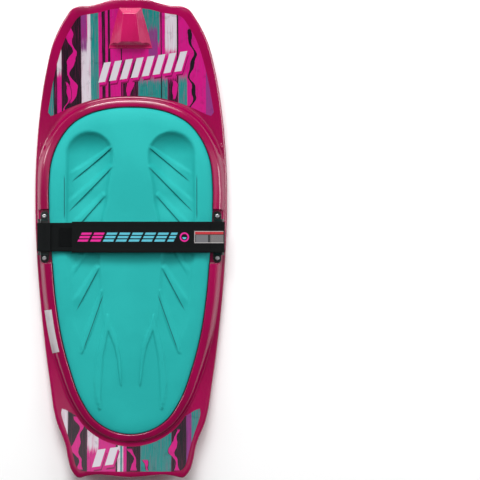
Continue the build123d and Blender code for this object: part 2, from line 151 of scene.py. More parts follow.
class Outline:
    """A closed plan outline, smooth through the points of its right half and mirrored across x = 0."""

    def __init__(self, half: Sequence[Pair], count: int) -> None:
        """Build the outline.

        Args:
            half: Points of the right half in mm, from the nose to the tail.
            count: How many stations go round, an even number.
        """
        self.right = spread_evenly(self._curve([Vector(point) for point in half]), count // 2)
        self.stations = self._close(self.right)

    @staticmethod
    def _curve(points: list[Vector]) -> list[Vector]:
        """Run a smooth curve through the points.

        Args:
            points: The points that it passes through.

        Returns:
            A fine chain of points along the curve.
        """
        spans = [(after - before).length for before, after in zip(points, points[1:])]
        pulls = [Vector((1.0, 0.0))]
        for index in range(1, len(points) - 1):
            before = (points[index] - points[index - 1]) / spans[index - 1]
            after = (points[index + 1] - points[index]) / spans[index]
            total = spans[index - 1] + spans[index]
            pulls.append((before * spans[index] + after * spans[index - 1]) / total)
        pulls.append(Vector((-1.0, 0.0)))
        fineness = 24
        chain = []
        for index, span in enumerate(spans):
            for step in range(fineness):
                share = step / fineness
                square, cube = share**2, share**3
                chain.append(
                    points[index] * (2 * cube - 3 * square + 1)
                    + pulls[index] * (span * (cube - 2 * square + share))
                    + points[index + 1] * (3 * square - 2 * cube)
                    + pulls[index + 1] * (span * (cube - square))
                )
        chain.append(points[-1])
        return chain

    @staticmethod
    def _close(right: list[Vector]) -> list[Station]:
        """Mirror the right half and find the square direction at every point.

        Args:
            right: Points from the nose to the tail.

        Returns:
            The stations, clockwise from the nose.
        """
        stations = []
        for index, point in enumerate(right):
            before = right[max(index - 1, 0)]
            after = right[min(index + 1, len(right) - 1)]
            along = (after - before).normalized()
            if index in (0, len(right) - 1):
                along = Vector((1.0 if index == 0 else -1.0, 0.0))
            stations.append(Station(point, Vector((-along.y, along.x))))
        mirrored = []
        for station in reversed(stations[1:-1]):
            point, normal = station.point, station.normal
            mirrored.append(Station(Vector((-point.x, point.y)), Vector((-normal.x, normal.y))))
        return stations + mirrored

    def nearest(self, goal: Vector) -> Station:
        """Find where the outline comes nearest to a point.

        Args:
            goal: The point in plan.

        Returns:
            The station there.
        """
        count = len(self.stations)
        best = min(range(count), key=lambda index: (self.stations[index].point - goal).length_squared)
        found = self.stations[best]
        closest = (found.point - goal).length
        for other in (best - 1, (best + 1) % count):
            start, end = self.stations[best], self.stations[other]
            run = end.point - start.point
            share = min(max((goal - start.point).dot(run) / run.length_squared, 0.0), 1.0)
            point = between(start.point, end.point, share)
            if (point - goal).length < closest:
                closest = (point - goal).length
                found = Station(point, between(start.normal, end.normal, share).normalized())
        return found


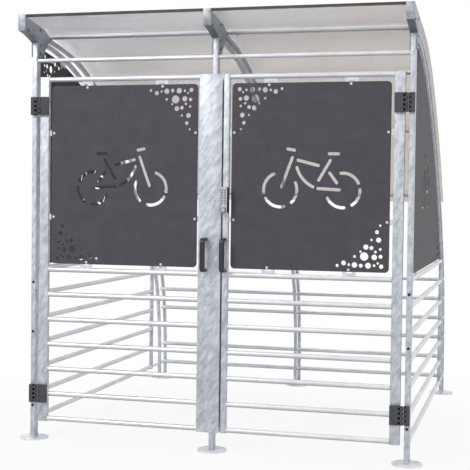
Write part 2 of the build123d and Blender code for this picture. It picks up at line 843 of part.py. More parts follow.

Problem to work on: Word for word, write out the data.

Exercise response:
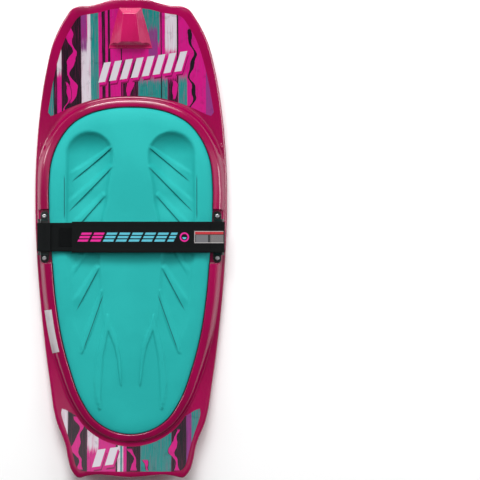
Continue the build123d and Blender code for this object: part 2, from line 151 of scene.py. More parts follow.
class Outline:
    """A closed plan outline, smooth through the points of its right half and mirrored across x = 0."""

    def __init__(self, half: Sequence[Pair], count: int) -> None:
        """Build the outline.

        Args:
            half: Points of the right half in mm, from the nose to the tail.
            count: How many stations go round, an even number.
        """
        self.right = spread_evenly(self._curve([Vector(point) for point in half]), count // 2)
        self.stations = self._close(self.right)

    @staticmethod
    def _curve(points: list[Vector]) -> list[Vector]:
        """Run a smooth curve through the points.

        Args:
            points: The points that it passes through.

        Returns:
            A fine chain of points along the curve.
        """
        spans = [(after - before).length for before, after in zip(points, points[1:])]
        pulls = [Vector((1.0, 0.0))]
        for index in range(1, len(points) - 1):
            before = (points[index] - points[index - 1]) / spans[index - 1]
            after = (points[index + 1] - points[index]) / spans[index]
            total = spans[index - 1] + spans[index]
            pulls.append((before * spans[index] + after * spans[index - 1]) / total)
        pulls.append(Vector((-1.0, 0.0)))
        fineness = 24
        chain = []
        for index, span in enumerate(spans):
            for step in range(fineness):
                share = step / fineness
                square, cube = share**2, share**3
                chain.append(
                    points[index] * (2 * cube - 3 * square + 1)
                    + pulls[index] * (span * (cube - 2 * square + share))
                    + points[index + 1] * (3 * square - 2 * cube)
                    + pulls[index + 1] * (span * (cube - square))
                )
        chain.append(points[-1])
        return chain

    @staticmethod
    def _close(right: list[Vector]) -> list[Station]:
        """Mirror the right half and find the square direction at every point.

        Args:
            right: Points from the nose to the tail.

        Returns:
            The stations, clockwise from the nose.
        """
        stations = []
        for index, point in enumerate(right):
            before = right[max(index - 1, 0)]
            after = right[min(index + 1, len(right) - 1)]
            along = (after - before).normalized()
            if index in (0, len(right) - 1):
                along = Vector((1.0 if index == 0 else -1.0, 0.0))
            stations.append(Station(point, Vector((-along.y, along.x))))
        mirrored = []
        for station in reversed(stations[1:-1]):
            point, normal = station.point, station.normal
            mirrored.append(Station(Vector((-point.x, point.y)), Vector((-normal.x, normal.y))))
        return stations + mirrored

    def nearest(self, goal: Vector) -> Station:
        """Find where the outline comes nearest to a point.

        Args:
            goal: The point in plan.

        Returns:
            The station there.
        """
        count = len(self.stations)
        best = min(range(count), key=lambda index: (self.stations[index].point - goal).length_squared)
        found = self.stations[best]
        closest = (found.point - goal).length
        for other in (best - 1, (best + 1) % count):
            start, end = self.stations[best], self.stations[other]
            run = end.point - start.point
            share = min(max((goal - start.point).dot(run) / run.length_squared, 0.0), 1.0)
            point = between(start.point, end.point, share)
            if (point - goal).length < closest:
                closest = (point - goal).length
                found = Station(point, between(start.normal, end.normal, share).normalized())
        return found


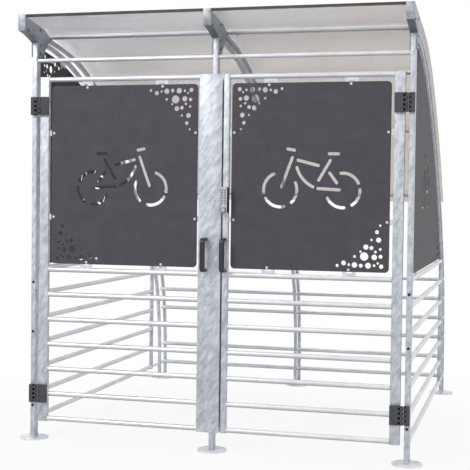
Write part 2 of the build123d and Blender code for this picture. It picks up at line 843 of part.py. More parts follow.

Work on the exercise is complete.